Here's the problem that insprired my question:

Suppose $X$ is the set of real numbers, $\mathcal B$ is the Borel $\sigma$-algebra, and $m$ and $n$ are two measures on $(X, \mathcal B)$ such that $m((a,b)) = n((a,b)) < \infty$ whenever $-\infty < a< b < \infty$. Prove that $m(A) = n(A)$ whenever $A \in \mathcal B$.

When I look at this, I want to say that this problem is essentially trivial, but I can't convince myself that it actually is. I want to say that since these measures agree on sets that generate $\mathcal B$, and every $\mathcal B$-measurable set can be formed by taking countable intersections and unions of these types of sets, then the result follows from the fact that these are both measures.

So my questions are:

  1. Can we actually say that every Borel measurable set can be written as a countable union or intersection of these finite open intervals?

  2. Does the result immediately follow from properties of measures?

  • 2
    $\begingroup$ I think that this might help you. A consequence of the monotone class theorem is that one can prove that two measures coincide on a set stable under finite intersection and that generates your borel sigma algebra. This corollary (unfortunately is in french) helps you understand better what i mean. $\endgroup$
    – Bman72
    May 28, 2014 at 16:11
  • $\begingroup$ From what I can tell, the proof of the first part is essentially what I'm after. It looks like I need to first show $\mathcal G$ is a monotone class and lastly show that $\mathcal G = \mathcal B$ so that $\mu = \nu$ on all of the Borel measurable sets. My french isn't great, but I think I can decipher. Thanks! $\endgroup$
    – dannum
    May 28, 2014 at 16:55
  • $\begingroup$ If i'm not wrong (i should check but I'm quite sure) from the definition of monotone class you can see that every sigma algebra is a monotone class hence $\sigma(C) \subset \mathcal{M}(C)$. If you can find a set which is stable under finite intersection that generates your sigma algebra then you have that $\mathcal{M}(C) = \sigma(C)$ hence since $\mathcal{M}(C) \subset \mathcal{G} \subset \sigma(C)$ you have that your set G is exactly the sigma algebra and hence every set in the sigma algebra can be measured by a unique measure :) $\endgroup$
    – Bman72
    May 28, 2014 at 18:06
  • $\begingroup$ What confuses me still is that they are applying the monotone class theorem here, but our set $\mathcal C = \{(a,b): a,b \in \mathbb R\}$ is not an algebra as far as I can tell. It's closed under intersection, but I don't think it's closed under complementation. I assume the finiteness of $m((a,b)) = n((a,b))$ takes places of some condition that we need to apply the monotone class theorem? $\endgroup$
    – dannum
    May 28, 2014 at 19:47
  • $\begingroup$ If you look at what the corollary tells you the only thing that you need, to confirm that your two measures coincide, is that your set $\mathcal{C} := \{(a,b): a,b \in \mathbb{R} \}$ must be closed under finite intersection, i.e if $A, B \in \mathcal{C} \implies A \cap B \in \mathcal{C}$ (that is actually true), and that it generates your sigma algebra, in our case $\mathcal{B}(\mathbb{R})$ (this is also the case). Now you have that since your set have finite measure (or the all space can be generated by finite measurable sets) your measure coincide, just by applying the corollary. $\endgroup$
    – Bman72
    May 28, 2014 at 20:22

4 Answers 4


You can also look in to the Dynkin's $\pi - \lambda$ Theorem, which is equivalent with monotone class theorem.

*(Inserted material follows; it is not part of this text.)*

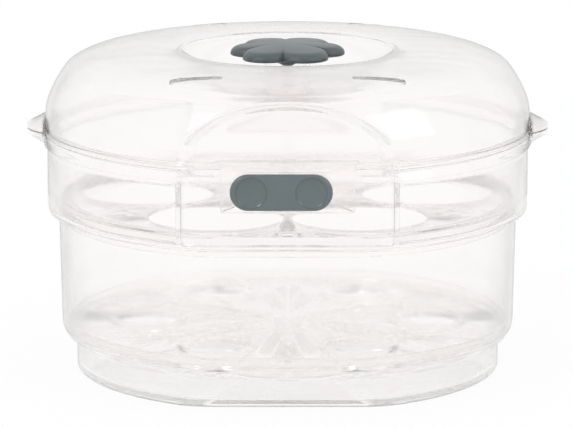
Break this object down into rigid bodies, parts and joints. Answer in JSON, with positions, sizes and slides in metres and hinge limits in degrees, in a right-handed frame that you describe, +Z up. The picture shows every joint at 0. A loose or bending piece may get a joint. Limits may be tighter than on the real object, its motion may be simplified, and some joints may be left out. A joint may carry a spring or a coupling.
{
  "type": "microwave bottle sterilizer",
  "caption": "Clear plastic microwave steam sterilizer: round water bowl with flat front and back, bottle rack, upper tray with large bottle openings, domed lid with a slide latch and a lobed badge.",
  "frame": {"origin": "middle of the foot's underside, under the centre of the bowl", "axes": "+Z up, -Y towards the front latch, +X to the right seen from the front"},
  "size_m": [0.28, 0.2394, 0.1759],
  "materials": {
    "clear_plastic": "clear moulded polypropylene, slightly hazy, smooth",
    "slate_plastic": "slate grey moulded plastic, satin"
  },
  "bodies": {
    "bowl": {"base_bowl": "clear_plastic"},
    "rack": {"bottle_rack": "clear_plastic"},
    "tray": {"upper_tray": "clear_plastic"},
    "lid": {"lid": "clear_plastic", "lid_badge": "slate_plastic"},
    "latch": {"slide_button": "slate_plastic", "catch_plate": "slate_plastic"}
  },
  "joints": [
    {"name": "rack_lift", "type": "slide", "parent": "bowl", "child": "rack", "axis": [0, 0, 1], "range_m": [0, 0.053]},
    {"name": "tray_lift", "type": "slide", "parent": "bowl", "child": "tray", "axis": [0, 0, 1], "range_m": [0, 0.12]},
    {"name": "lid_lift", "type": "slide", "parent": "tray", "child": "lid", "axis": [0, 0, 1], "range_m": [0, 0.1]},
    {"name": "latch_slide", "type": "slide", "parent": "lid", "child": "latch", "axis": [1, 0, 0], "range_m": [0, 0.0065]}
  ]
}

Definition Let $P$ and $L$ be collections of subsets of a set $X$,

$P$ is a $\pi$-system if it is closed under finite intersections.

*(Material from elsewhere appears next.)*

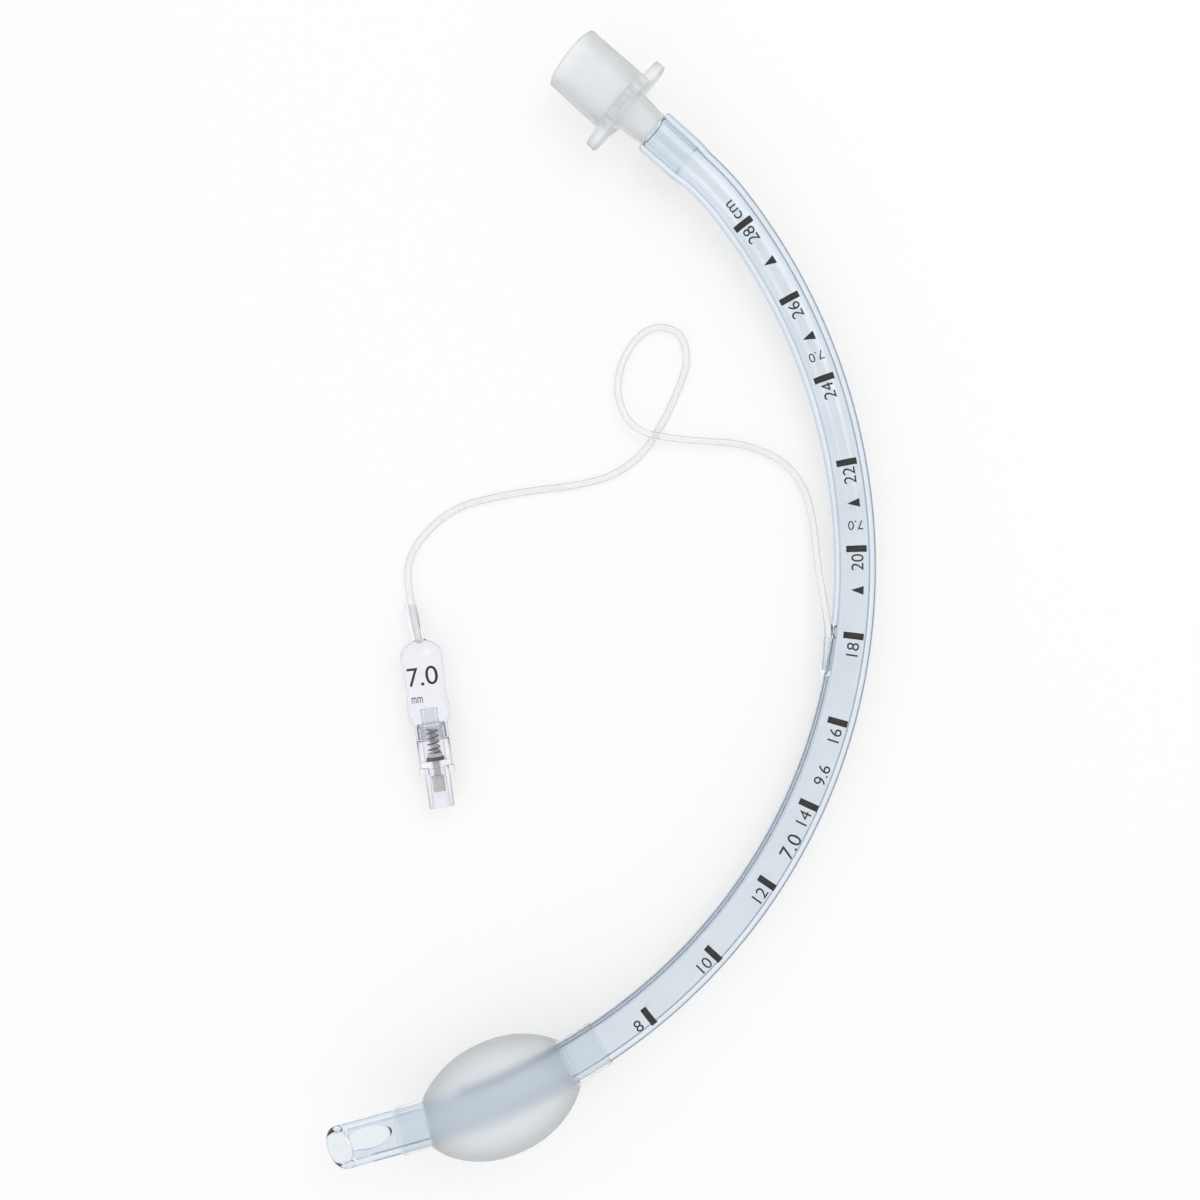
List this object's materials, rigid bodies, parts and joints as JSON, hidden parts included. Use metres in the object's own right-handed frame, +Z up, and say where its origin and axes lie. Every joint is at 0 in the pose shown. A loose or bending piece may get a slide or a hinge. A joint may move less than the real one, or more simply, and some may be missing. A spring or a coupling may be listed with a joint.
{
  "type": "cuffed endotracheal tube",
  "caption": "Curved clear airway tube with bevelled tip, side eye, inflated cuff, 15 mm connector, and an inflation line with pilot balloon and sprung valve.",
  "frame": {"origin": "on the table under the middle of the airway tube's outline, the free inflation line apart", "axes": "+Z up from the table, +Y along the tube's length from the tip end to the connector end, +X to the tube's outer, convex side"},
  "size_m": [0.1259, 0.2566, 0.0254],
  "materials": {
    "tube_pvc": "clear flexible tube, smooth, with a dark scale",
    "connector_plastic": "milky translucent moulding, fine satin",
    "cuff_film": "thin frosted film",
    "line_pvc": "clear small tube",
    "balloon_film": "thin clear film",
    "valve_clear": "clear hard moulding",
    "spring_steel": "drawn wire",
    "plunger_plastic": "beige satin moulding",
    "seal_rubber": "dark matt rubber"
  },
  "bodies": {
    "tube_set": {"main_tube": "tube_pvc", "connector": "connector_plastic", "cuff": "cuff_film", "inflation_line": "line_pvc", "pilot_balloon": "balloon_film", "valve_body": "valve_clear", "valve_cap": "valve_clear", "valve_spring": "spring_steel"},
    "plunger": {"valve_plunger": "plunger_plastic", "valve_seal": "seal_rubber"}
  },
  "joints": [
    {"name": "plunger_slide", "type": "slide", "parent": "tube_set", "child": "plunger", "axis": [-0.1374, 0.9905, 0], "range_m": [0, 0.0015], "stiffness_N_per_m": 300, "springref_m": -0.001, "deforming": ["valve_spring"]}
  ]
}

$L$ is a $\lambda$-system if the following hold:

  1. $\emptyset \in L$;
  2. if $A\in L$ then $A^c \in L$;
  3. $L$ is closed under countable disjoint unions.

Dynkin's $\pi - \lambda$ Theorem: Let $P$ be a $\pi$-system of subsets of $X$ and $L$ a $\lambda$-system of subsets of $X$. Suppose that $P\subset L$, then: $$\sigma(P) \subset L.$$

How to apply it:

  1. $P:=\{(a,b) : -\infty < a<b<\infty\}$ forms a $\pi$-system, and in general the collection of intervals (or boxes in higher dimensions) always forms a $\pi$-system.

  2. $L:=\{A\in \mathcal{B} (\mathbb{R}) : m(A) = n (A)\}$ forms a $\lambda$-system, this should be very easy to check. For now we only have that $L\subset \mathcal{B} (\mathbb{R})$.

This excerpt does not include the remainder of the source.